Discussion in 'Luthier's Corner' started by andvari7, May 25, 2005.

  1. andvari7


    Aug 28, 2004
    For some reason, there are conflicting opinions on fretless basses having tremolos. Why is that?

    I'm asking because I have this fretless Jazz Bass neck that's way too nice for a standard replacement body, and I'm going to build my own body for it. Since I want somehting different than the ordinary, I thought I'd put a Kahler trem on it.
  2. theres alot of reasons. i belive the main reason is alot of times music that u would use fretless for wouldnt really call for a trem.

    i have a kahler trem on my jazz bass and love the thing. (its fretted)
  3. tjclem

    tjclem Commercial User

    Jun 6, 2004
    Central Florida
    Owner and builder Clementbass
    I think on a fretless you are supposed to get the tremelo effect with your hands....t
  4. I'd go for it!

    If you envision a technique where the trem adds something to your fretless playing, then there is only one way to get that itch scratched.
  5. tplyons


    Apr 6, 2003
    Madison, NJ
    Go for it, while you're at it, throw in a Hipshot Xtender, Wah wah pedal and an e-bow.
  6. I wouldn't do it, but that is purely a personal thing. However, I think sound wise, do anything you want. A trem unit on a fretless could allow for some freaky sounds.

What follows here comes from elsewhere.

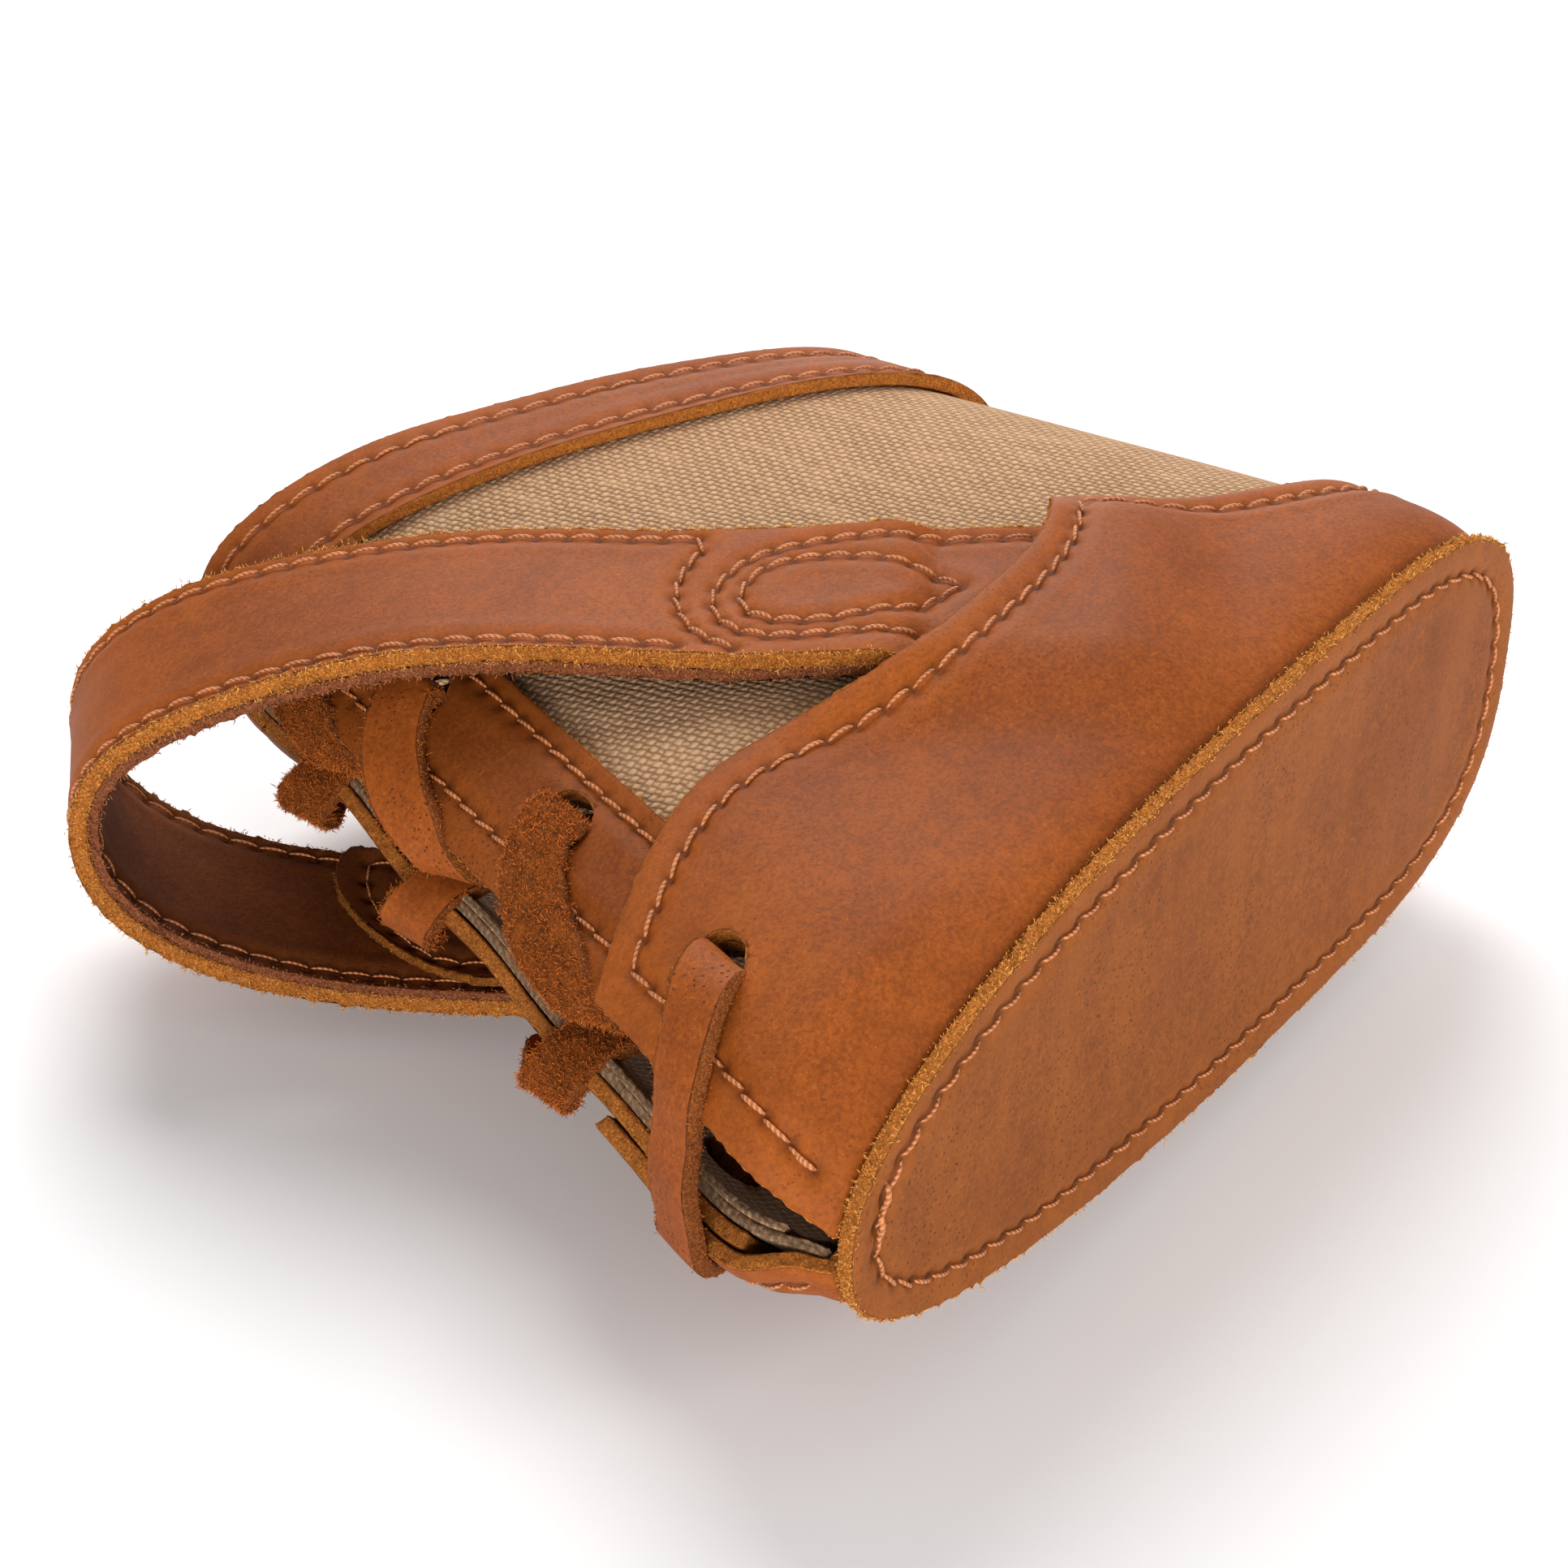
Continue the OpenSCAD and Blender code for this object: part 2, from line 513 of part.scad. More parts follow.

    One thing that may be an issue, is the strings rubbing up and down the fretboard when using the trem on fretted notes. This would cause more fretboard wear than without the trem, especially if your using roundwound strings.

    Not sure of what bass trem systems are like these days, but if you go ahead with it and decide to use a standard nut, then there are graphite compound nuts (trem nuts) for strat style guitars that are large enough for a bass neck that would work. These allow for friction, apparently better than a bone nut.
  7. andvari7


    Aug 28, 2004
    I do hope you're not being sarcastic.
  8. rojo412

    rojo412 Sit down, Danny... Supporting Member

    Feb 26, 2000
    Cleveland, OH.
    I think the consensus is that it would be like putting 2 layers of icing on a cake. Delicious, but unnecessary.

    Personally, I think it would be cool, but if it were my project, I'd also add some crazy electronics setup (active/passive, series/parallel, phase switches, etc) to make it an over-the-top, superbass.
  9. tplyons


    Apr 6, 2003
    Madison, NJ
    Yes and no. I've always thought about putting a trem on a Fender so I can try it fretless, and just get really wierd with it.
  10. Don't tell Benjamin Strange. (His is also headless)
  11. andvari7


    Aug 28, 2004
    So you're saying I should do it? Because, as it stands, the only things keeping me from doing it are a lack of router (and the knowledge of its use), a new soldering iron tip, Kahler 2410, Ultralites, DiMarzio Model One pup, Neutrik locking jack, poplar body blank, Macassar ebony top, and most importantly, a lack of bank to get these things. Notice I did not say a lack of volume and tone pots - I'm not going to use them.

    And how did Benjamin Strange have a fretless, headless bass with a tremolo?
  12. IIRC, Benjamin has two M-Series Steinbergers with the trans-trem. One is fretted, the other fretless.
  13. yeah.. it's totally unnecessary..

    but i have one anyway. :smug:
  14. andvari7


    Aug 28, 2004
    Clay, how does it sound? Since there are now officially two others who have fretless basses with trems, I think it's safe for me to say that I'm going to definitely do this. Thanks for all of the opinions, ladies and gentlemen. I'll up some pics once I finish the bass.
  15. Woohooo! glad i'm the last straw that converted someone! Hah!
    And oh..! I love the tone of this thing.. though I have to find use of this in a live setting. I only use fretted live now.